Re: [PATCH 1/4] x86/coco: Add a new CC attribute to unify cache flush during kexec

From: Tom Lendacky
Date: Tue Feb 20 2024 - 17:30:28 EST


On 2/20/24 14:07, Huang, Kai wrote:
On Tue, 2024-02-20 at 08:47 -0600, Tom Lendacky wrote:
On 2/20/24 08:28, Borislav Petkov wrote:
On Mon, Feb 19, 2024 at 04:09:47PM -0600, Tom Lendacky wrote:
That's why the '!(sev_status & MSR_AMD64_SEV_ENABLED)' works here.

I would've never figured that out just from staring at the test. :-\

Basically, if you are bare-metal, it will return true. And it will only
return true for machines that support SME and have the
MSR_AMD64_SYSCFG_MEM_ENCRYPT bit set in SYS_CFG MSR because of where the
'cc_vendor = CC_VENDOR_AMD' assignment is. However, if you move the
'cc_vendor = CC_VENDOR_AMD' to before the if statement, then you will have
the WBINVD called for any machine that supports SME, even if SME is not
possible because the proper bit in the SYS_CFG MSR hasn't been set.
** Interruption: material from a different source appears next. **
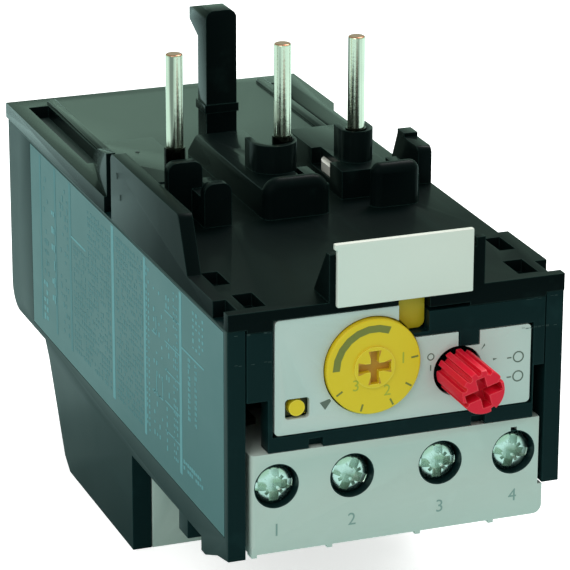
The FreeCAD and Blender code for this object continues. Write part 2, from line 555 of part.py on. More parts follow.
def add_latch_post(body):
    """The hooked latch post behind the middle tower."""
    rear = d.latch_front + d.latch_thick
    outline = [(d.latch_front, -d.deck_thick / 2), (rear, -d.deck_thick / 2), (rear, d.latch_under),
               (d.latch_nose_rear, d.latch_nose_low), (d.latch_nose_rear, d.latch_nose_top),
               (rear, d.latch_height), (d.latch_front, d.latch_height)]
    prism(body, "latch", "X", outline, (d.latch_left, d.latch_right))
    tops = edges_along(body.Tip.Shape, "Y", lambda m: near(m.z, d.latch_height))
    fillet(body, "latch_corners", d.latch_round, tops)
    block(body, "latch_collar_ledge", (d.latch_left - d.latch_collar, d.latch_right + d.latch_collar),
          (d.latch_front - d.latch_collar / 2, rear + d.latch_collar), (d.latch_collar_low, d.latch_collar_top))


def add_tag_holder(body):
    """The two braced posts and the rail that carry the marker tag."""
    tag_back = d.tag_front + d.tag_thick
    for left in (d.tag_post_left, d.tag_post_right - d.tag_post_width):
        brace = [(tag_back, -d.deck_thick / 2), (d.tag_post_depth, -d.deck_thick / 2),
                 (d.tag_post_depth, d.tag_post_toe),
                 (tag_back + d.tag_rail_thick, d.tag_post_height), (tag_back, d.tag_post_height)]
        prism(body, "tag_brace", "X", brace, (left, left + d.tag_post_width))
    block(body, "tag_rail", (d.tag_post_left, d.tag_post_right), (tag_back, tag_back + d.tag_rail_thick),
          (-d.deck_thick / 2, d.tag_rail_height))


def marker_tag():
    """The blank white tag that clips over the holder."""
    body = new_body("marker_tag")
    gap = d.seat_gap / 2
    span = (d.tag_front, d.tag_front + d.tag_thick - gap)
    block(body, "face", (d.tag_left, d.tag_right), span, (d.tag_bottom, d.tag_top))
    block(body, "ear", (d.tag_left - d.tag_ear, d.tag_left + d.tag_clip_inset), span,
          (d.tag_top - d.tag_ear_height, d.tag_top))
    hook_low = d.tag_rail_height + d.seat_gap
    back = d.tag_front + d.tag_thick + d.tag_rail_thick
    block(body, "clip_top", (d.tag_left + d.tag_clip_inset, d.tag_right - d.tag_clip_inset),
          (d.tag_front + d.tag_thick / 2, back + d.tag_rail_thick),
          (hook_low, hook_low + d.tag_ear_height))
    block(body, "clip_back", (d.tag_left + d.tag_clip_inset, d.tag_right - d.tag_clip_inset),
          (back + gap, back + d.tag_rail_thick),
          (hook_low - d.tag_clip_drop, hook_low + d.join))
    return body


def front_frame():
    """The black frame between the front columns that carries the plate, the dial and the knob."""
    body = new_body("front_frame")
    side = INNER - d.free_gap
    top = DECK_BOTTOM - d.lip_drop - d.seat_gap
    block(body, "panel", (-side, side), (0, d.frame_thick), (-d.frame_bottom, top))
    border = d.plate_border
    block(body, "plate_seat", (d.plate_left - border, d.plate_right + border), (-1, d.plate_recess),
          (-d.plate_bottom - d.free_gap, -d.plate_top_right + d.free_gap), cut=True)
    block(body, "plate_seat_top", (d.plate_left - border, d.plate_step_x + border), (-1, d.plate_recess),
          (-d.plate_top_right, 0), cut=True)
    block(body, "plate_seat_mid", (d.plate_step_x, d.bar_left), (-1, d.plate_recess),
          (-d.plate_top_right, -d.plate_top_mid + d.free_gap), cut=True)
    block(body, "bar", (d.bar_left + d.free_gap, d.bar_right - d.free_gap), (0, d.frame_thick),
          (-d.bar_bottom, -d.plate_top_mid))
    for name, span in (("pocket_left", (-side - 1, d.pocket_left)), ("pocket_right", (d.pocket_right, side + 1))):
        block(body, name, span, (-1, d.frame_thick + 1), (-d.frame_bottom - 1, -d.pocket_top), cut=True)
    for middle in (d.bar_notch_left, d.bar_notch_right):
        block(body, "bar_notch", (middle - d.bar_notch / 2, middle + d.bar_notch / 2), (-1, d.bar_notch_depth),
              (-d.frame_bottom - 1, -d.bar_notch_top), cut=True)
    drum(body, "dial_seat", "Y", (d.dial_x, d.dial_z), d.dial_radius + d.dial_hole_gap,
         (-1, d.plate_recess), cut=True)
    through = (-1, d.frame_thick + 1)
    drum(body, "spindle_hole", "Y", (d.dial_x, d.dial_z), d.spindle_radius + d.run_gap, through, cut=True)
    drum(body, "knob_hole", "Y", (d.knob_x, d.knob_z), d.knob_hole, through, cut=True)
    block(body, "button_hole", (d.test_hole_left, d.test_hole_right), through,
          (-d.test_hole_bottom, -d.test_hole_top), cut=True)
    block(body, "flag_window", (d.flag_left - d.free_gap, d.flag_right + d.free_gap), through,
          (-d.flag_bottom - d.free_gap, 0), cut=True)
    return body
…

I know what I'm trying to say, let me know if it is making sense...

Yah, thanks for taking the time to explain.

Here's an even more radical idea:

Why not do WBINVD *unconditionally* on the CPU down path?

- it is the opposite of a fast path, i.e., no one cares

- it'll take care of every possible configuration without ugly logic

- it wouldn't hurt to have the caches nice and coherent before going
down

Hmmm.

That's what I initially did, but errors were reported, see commit:
f23d74f6c66c ("x86/mm: Rework wbinvd, hlt operation in stop_this_cpu()")

This changelog only mentions "Some issues". Do you know exactly what kind
issues did you see? Are these issues only appeared on SME enabled system or
other non-SME-capable systems too?

I believe the issues were that different Intel systems would hang or reset and it was bisected to that commit that added the WBINVD. It was a while ago, but I remember that they were similar to what the 1f5e7eb7868e commit ended up fixing, which was debugged because sometimes the WBINVD was still occasionally issued resulting in the following patch

9b040453d444 ("x86/smp: Dont access non-existing CPUID leaf")

It just means that if we go to an unconditional WBINVD, then we need to be careful.

Thanks,
Tom


Because ...


But that may be because of the issue solved by commit:
1f5e7eb7868e ("x86/smp: Make stop_other_cpus() more robust")

... the issue resolved in this commit seems to be hang.